All hands were on deck as a near failure of the Lake Gibson Dyke activated the Welland Canal Emergency Preparedness and Response Plan (EPRP).

Thankfully, this was not a real dam safety event, but a simulation of a scenario in which rapidly escalating seepage triggered an emergency response.

OPG staff gather around the Mobile Command Vehicle during a recent full-scale dam safety exercise in Niagara.
OPG staff gather around the Mobile Command Vehicle during a recent full-scale dam safety exercise in Niagara.

​Full-scale dam safety exercises like this one take place annually within OPG’s Renewable Generation group, alternating between Operations Groups every four years, to help familiarize staff with emergency response plans and ensure OPG’s state of readiness to respond to a real dam emergency.

In this case, the operation was deemed a success.
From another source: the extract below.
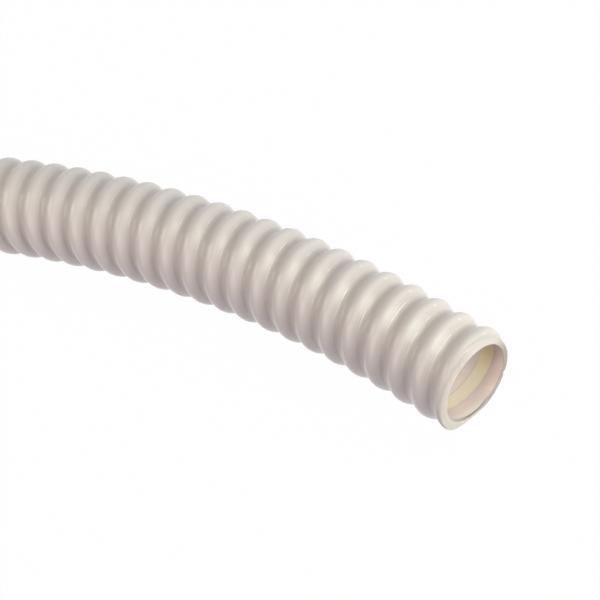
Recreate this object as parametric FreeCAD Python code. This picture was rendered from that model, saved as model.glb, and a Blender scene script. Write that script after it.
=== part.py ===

“OPG staff were able to practice their roles in a safe learning environment,” said Tony Bennett, OPG’s Director of Dam and Public Safety. “Our staff worked collaboratively and communicated clearly to respond professionally to the dam safety emergency scenario.”

As part of OPG’s Dam Safety Program, EPRPs are in place for every river system OPG operates on and at facilities that have a potential to impact life safety, property, or the environment in the unlikely event of a dam failure.

In a real dam emergency, rapid response and regular contact between OPG and community response agencies is critical. EPRPs and stakeholder engagement facilitate smooth communications. The plans also provide local authorities with an awareness of various dam breach scenarios, which assist in developing their own emergency plans.

The Niagara full scale exercise engaged more than 100 staff from across OPG who either participated, managed, evaluated, or observed. Also taking part were staff from key stakeholders such as Decew Falls Water Treatment, the City of St. Catharines Fire Department, and Niagara Regional Police Service, who conducted their own water rescue exercise in coordination with OPG’s own scenario.

“This exercise was an excellent opportunity to work with the stakeholders located within our community,” said Staff Sergeant Gordon Nash of the Niagara Regional Police. “OPG has significant critical infrastructure within the Region of Niagara. Partnerships such as this are paramount.”

The drill also served as an opportunity for OPG to incorporate new technologies such as drones, which took to the sky to safely capture aerial footage of the dyke. This video was then live-streamed to the various emergency response centres.

A “Mobile Command Vehicle” was also on site to assist with communications and provide shelter to response staff and exercise coordinators participating outdoors at the incident site.

OPG’s Renewable Generation team is now looking ahead and planning next year’s full-scale dam safety exercise with a different operations group.